→ Problem statement:
Transcribe only the lines of the listing below from the one holding "clear_scene()" through the one holding "for node in", inclusive, without any change.

→ Listed entries:
---
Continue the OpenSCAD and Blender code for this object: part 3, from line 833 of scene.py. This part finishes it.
---
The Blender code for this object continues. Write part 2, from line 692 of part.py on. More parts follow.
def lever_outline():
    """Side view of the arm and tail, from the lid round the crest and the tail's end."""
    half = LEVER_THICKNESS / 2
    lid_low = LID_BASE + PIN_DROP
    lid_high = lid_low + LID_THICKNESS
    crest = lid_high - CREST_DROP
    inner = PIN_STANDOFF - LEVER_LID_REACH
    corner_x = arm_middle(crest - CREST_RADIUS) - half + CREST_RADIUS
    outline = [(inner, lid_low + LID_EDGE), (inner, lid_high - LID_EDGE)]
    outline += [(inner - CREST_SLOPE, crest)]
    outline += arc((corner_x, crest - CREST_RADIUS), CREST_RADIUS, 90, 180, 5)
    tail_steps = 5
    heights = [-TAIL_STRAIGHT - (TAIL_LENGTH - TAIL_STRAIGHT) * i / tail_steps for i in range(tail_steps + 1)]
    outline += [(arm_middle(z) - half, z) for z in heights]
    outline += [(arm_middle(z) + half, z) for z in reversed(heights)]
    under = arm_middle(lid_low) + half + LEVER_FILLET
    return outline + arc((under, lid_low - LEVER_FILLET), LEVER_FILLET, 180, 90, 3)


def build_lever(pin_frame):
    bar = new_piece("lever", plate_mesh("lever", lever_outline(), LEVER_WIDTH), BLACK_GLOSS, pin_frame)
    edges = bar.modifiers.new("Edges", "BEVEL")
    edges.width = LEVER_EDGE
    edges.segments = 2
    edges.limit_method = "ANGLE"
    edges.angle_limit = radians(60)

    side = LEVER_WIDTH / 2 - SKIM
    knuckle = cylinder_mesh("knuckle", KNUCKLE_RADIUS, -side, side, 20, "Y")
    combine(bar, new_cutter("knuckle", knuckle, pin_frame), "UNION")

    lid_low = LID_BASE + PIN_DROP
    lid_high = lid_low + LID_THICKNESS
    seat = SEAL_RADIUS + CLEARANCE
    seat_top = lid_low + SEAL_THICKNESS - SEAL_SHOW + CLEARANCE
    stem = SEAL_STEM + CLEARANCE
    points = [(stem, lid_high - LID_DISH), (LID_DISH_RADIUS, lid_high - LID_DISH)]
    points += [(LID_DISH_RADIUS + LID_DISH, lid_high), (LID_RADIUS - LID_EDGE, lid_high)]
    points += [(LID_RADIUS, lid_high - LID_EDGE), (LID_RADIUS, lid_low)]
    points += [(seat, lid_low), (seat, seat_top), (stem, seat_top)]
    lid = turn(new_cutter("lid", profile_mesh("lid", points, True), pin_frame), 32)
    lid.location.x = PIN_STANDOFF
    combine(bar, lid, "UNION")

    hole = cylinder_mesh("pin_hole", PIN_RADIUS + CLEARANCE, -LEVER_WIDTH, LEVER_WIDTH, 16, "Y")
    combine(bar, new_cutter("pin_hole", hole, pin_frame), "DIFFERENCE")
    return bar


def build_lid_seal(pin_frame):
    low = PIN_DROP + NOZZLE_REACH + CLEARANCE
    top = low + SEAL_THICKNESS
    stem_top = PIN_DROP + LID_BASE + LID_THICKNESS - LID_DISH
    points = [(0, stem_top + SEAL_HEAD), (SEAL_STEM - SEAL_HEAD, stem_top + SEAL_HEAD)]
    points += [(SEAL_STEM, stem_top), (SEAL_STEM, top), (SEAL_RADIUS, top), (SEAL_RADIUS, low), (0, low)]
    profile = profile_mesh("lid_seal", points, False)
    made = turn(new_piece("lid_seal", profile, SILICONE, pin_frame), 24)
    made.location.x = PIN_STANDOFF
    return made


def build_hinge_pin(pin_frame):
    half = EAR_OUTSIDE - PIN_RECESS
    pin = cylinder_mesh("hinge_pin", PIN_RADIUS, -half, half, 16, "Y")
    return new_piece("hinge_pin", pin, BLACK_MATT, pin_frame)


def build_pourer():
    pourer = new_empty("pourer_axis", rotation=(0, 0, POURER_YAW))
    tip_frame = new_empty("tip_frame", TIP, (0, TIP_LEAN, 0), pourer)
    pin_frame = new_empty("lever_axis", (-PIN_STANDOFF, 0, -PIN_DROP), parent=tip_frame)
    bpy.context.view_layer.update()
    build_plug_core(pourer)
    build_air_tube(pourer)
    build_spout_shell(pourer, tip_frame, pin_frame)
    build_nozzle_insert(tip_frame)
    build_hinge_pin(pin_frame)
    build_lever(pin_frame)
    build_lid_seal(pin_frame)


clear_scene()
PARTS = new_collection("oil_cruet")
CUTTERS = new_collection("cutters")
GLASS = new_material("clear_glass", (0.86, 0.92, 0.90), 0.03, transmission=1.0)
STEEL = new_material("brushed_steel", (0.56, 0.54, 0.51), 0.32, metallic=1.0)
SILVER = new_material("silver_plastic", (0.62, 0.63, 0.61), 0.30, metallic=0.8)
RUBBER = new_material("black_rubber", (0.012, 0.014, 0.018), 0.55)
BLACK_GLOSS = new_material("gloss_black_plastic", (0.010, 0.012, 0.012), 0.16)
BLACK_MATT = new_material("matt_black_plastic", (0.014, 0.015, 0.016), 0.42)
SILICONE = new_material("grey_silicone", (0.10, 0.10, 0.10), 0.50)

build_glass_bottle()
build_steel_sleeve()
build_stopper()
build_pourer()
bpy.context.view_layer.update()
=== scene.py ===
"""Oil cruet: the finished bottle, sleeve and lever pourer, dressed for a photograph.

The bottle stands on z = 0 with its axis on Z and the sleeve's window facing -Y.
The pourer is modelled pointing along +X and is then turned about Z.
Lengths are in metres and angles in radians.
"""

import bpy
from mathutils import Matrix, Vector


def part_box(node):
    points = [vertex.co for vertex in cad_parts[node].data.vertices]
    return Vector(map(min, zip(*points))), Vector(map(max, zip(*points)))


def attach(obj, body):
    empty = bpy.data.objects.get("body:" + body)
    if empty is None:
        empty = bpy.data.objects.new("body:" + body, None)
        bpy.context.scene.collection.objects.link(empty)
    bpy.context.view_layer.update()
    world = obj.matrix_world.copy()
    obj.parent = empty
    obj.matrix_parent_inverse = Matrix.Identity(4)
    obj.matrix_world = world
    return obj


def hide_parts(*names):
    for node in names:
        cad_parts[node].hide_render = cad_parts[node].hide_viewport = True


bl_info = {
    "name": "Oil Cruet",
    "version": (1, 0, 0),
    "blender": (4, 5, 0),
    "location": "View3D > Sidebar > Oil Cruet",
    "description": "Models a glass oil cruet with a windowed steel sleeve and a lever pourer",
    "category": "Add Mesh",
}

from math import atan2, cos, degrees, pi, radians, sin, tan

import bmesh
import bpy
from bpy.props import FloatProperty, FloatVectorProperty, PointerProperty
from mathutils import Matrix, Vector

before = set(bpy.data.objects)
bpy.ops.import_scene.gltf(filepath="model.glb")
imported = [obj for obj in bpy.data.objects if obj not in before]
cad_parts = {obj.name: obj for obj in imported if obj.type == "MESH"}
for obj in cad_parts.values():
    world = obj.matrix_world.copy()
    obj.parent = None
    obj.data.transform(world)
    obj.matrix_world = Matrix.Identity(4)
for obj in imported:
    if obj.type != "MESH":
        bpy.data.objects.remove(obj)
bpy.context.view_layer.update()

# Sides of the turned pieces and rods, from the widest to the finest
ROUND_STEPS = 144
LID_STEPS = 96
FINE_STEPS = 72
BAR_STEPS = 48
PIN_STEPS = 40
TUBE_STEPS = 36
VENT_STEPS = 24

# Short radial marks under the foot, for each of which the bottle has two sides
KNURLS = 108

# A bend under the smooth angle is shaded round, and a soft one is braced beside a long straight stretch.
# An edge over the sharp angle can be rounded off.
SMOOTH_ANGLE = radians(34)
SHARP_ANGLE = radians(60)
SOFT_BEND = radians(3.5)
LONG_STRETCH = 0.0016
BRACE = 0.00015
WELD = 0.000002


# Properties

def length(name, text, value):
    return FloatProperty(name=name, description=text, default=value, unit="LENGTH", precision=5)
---
→ Response for this exercise:
clear_scene()
PARTS = new_collection("oil_cruet")
CUTTERS = new_collection("cutters")
GLASS = new_material("clear_glass", (0.86, 0.92, 0.90), 0.03, transmission=1.0)
STEEL = new_material("brushed_steel", (0.56, 0.54, 0.51), 0.32, metallic=1.0)
SILVER = new_material("silver_plastic", (0.62, 0.63, 0.61), 0.30, metallic=0.8)
RUBBER = new_material("black_rubber", (0.012, 0.014, 0.018), 0.55)
BLACK_GLOSS = new_material("gloss_black_plastic", (0.010, 0.012, 0.012), 0.16)
BLACK_MATT = new_material("matt_black_plastic", (0.014, 0.015, 0.016), 0.42)
SILICONE = new_material("grey_silicone", (0.10, 0.10, 0.10), 0.50)

build_glass_bottle()
build_steel_sleeve()
build_stopper()
build_pourer()
bpy.context.view_layer.update()
=== scene.py ===
"""Oil cruet: the finished bottle, sleeve and lever pourer, dressed for a photograph.

The bottle stands on z = 0 with its axis on Z and the sleeve's window facing -Y.
The pourer is modelled pointing along +X and is then turned about Z.
Lengths are in metres and angles in radians.
"""

import bpy
from mathutils import Matrix, Vector


def part_box(node):
    points = [vertex.co for vertex in cad_parts[node].data.vertices]
    return Vector(map(min, zip(*points))), Vector(map(max, zip(*points)))


def attach(obj, body):
    empty = bpy.data.objects.get("body:" + body)
    if empty is None:
        empty = bpy.data.objects.new("body:" + body, None)
        bpy.context.scene.collection.objects.link(empty)
    bpy.context.view_layer.update()
    world = obj.matrix_world.copy()
    obj.parent = empty
    obj.matrix_parent_inverse = Matrix.Identity(4)
    obj.matrix_world = world
    return obj


def hide_parts(*names):
    for node in names:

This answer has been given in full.